Despite playing at Hawaii, Sac State plays just 12 games, not 13. It takes two bye weeks from Week 0-13 in what’s sure to be a long, long season.
The roster turns everyone over, though the Hornets did land a few power conference transfers and return 2024 starting quarterback Carson Conklin.
But unless this roster gels into a world-beater, this team is in for a hell of a ride. I don’t buy a second of it.
Pick: Sacramento State Under 5.5 Wins (-135)
Old Dominion Under 6.5 Wins (+190)
This is an alternate regular-season win total on Old Dominion.
The Monarchs are coming off their best season in a decade, but they lose prolific quarterback Colton Joseph (Wisconsin) and a dynamic play-caller in Kevin Decker (Memphis).
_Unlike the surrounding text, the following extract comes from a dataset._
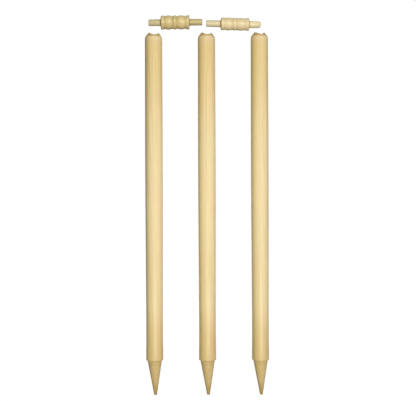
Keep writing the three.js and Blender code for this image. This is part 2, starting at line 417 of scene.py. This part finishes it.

Their leading rusher and receiver also need to be replaced.
Rising starter Quinn Henicle was a lot of fun in the bowl game and is one of the fastest QBs in the country, but he has an average arm and has some enormous shoes to fill.
Though the offense took all the headline losses, it was Blake Seiler’s defense that finished sixth in Points Per Drive allowed.
His defense didn’t allow 20 points after Halloween, held eight opponents to 10 points or less, and even kept Indiana to 27 — a feat accomplished only by defenses like Iowa, Ohio State and Miami.
Head coach Ricky Rahne is the king of .500 — he’s 30-33 during his tenure at ODU with a bowl game every other year and enough one-score finishes to make your head spin.
I can count three games I’m confident ODU will be favored in (Norfolk State, Georgia State, Southern Miss) and a handful of other toss-ups.
It’s probably looking at a 1-3 start with early games against Virginia Tech, East Carolina and James Madison. From there, ODU would need to find six wins with five road games and just one bye week.
The 2025 season will forever be etched in Old Dominion lore.
But I’m betting on regression to the program mean after an anomalous season and so much lost production (114th in Bill Connelly’s returning production).
Even if ODU makes a bowl game at 6-6, this alt number wins.